September 19, 2020 | Posted in : Billing Practices, Contingency Fees / POF, Expenses / Costs, Fee Allocation / Fee Apportionment, Fee Request, Hours Billled, Practice Area: Class Action / Mass Tort / MDL

A recent Law 360 story by Pete Brush, “Judge OKs $187M Libor Deals Calls $54M Atty Fee ‘High’, reports that a Manhattan federal judge approved $187 million of settlements between seven megabanks — including Deutsche Bank — and futures traders who say big banks rigged a global rate, but she indicated that a roughly $54 million fee request from plaintiffs' lawyers was too high.  U.S. District Judge Naomi Reice Buchwald said the fee request from Lovell Stewart Halebian Jacobson LLP and Kirby McInerney LLP, which helmed the litigation on behalf of a settlement class led by trading firms including Metzler Asset Management and Atlantic Trading USA, was "high" and seemed to represent inefficiencies.

Investors who dealt in Eurodollars futures or options on the Chicago Mercantile Exchange are in line for a cut of the settlements in the 2011 lawsuit, which alleges that seven settling banks and others — like UBS AG and Rabobank, who have not settled — conspired to violate the Sherman Act as a group and violated the Commodity Exchange Act individually by gaming the London Interbank Offered Rate (LIBOR).

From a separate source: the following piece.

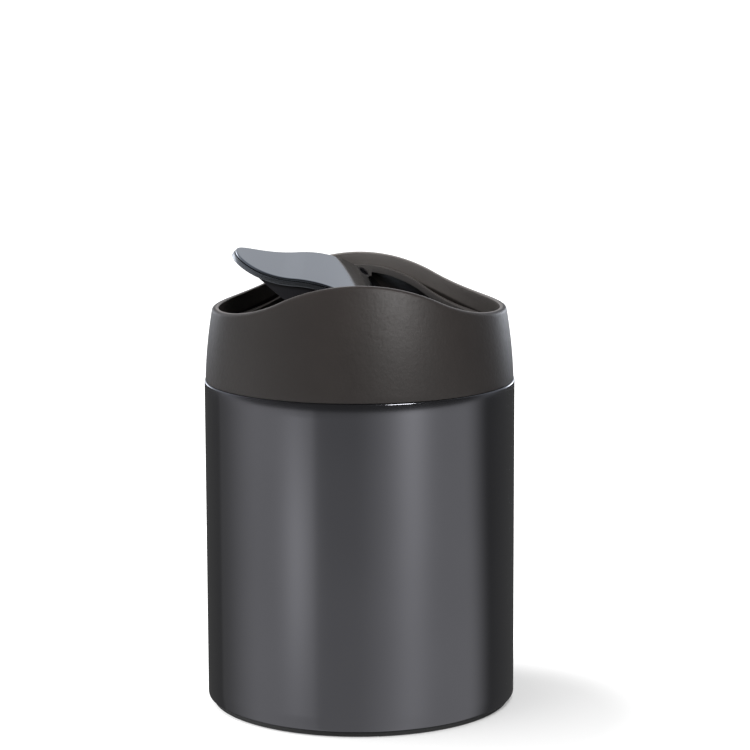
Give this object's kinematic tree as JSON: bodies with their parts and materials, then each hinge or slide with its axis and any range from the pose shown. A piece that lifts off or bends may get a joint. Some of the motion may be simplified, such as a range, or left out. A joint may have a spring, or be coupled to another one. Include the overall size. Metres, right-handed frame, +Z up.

Joining Deutsche Bank, which is paying the most into the $187 million settlement bucket with $80 million, are Citibank, Barclays, JPMorgan & Chase, Bank of America, HSBC and Societe Generale.  Judge Buchwald preliminarily approved the seven banks' settlements in March.  "I have no problem with the settlement," the judge said — especially, she added, with large swaths of the nine-year-old case on "life support."

Plaintiffs' counsel David Kovel of Kirby McInerney LLP defended the fee request, noting not only that the grouped settlement is the largest ever in a "futures and options on futures only" case governed by the Commodity Exchange Act — but also that even two banks dismissed from the case, SocGen and HSBC, settled to avoid potential future exposure.  "We're proud of what we've done," Kovel said.

"I hear you but I still find the numbers high," Judge Buchwald said, indicating that the roughly 30% fee request could potentially be cut back below 20%.  Judge Buchwald noted that the two lead firms' requests encompass work done by 12 firms in total and bills for some 80,000 hours.

"That's just duplicative," the judge said.  "It's even worse but I will leave out the pejoratives.  I obviously will have to think some more about it, but I don't think the end result is going to be that you are going to get everything that you asked for."  The judge did approve $5.6 million of expenses for the plaintiffs' firms, as well as $25,000 bonus payments for named plaintiffs including Metzler and Atlantic Trading.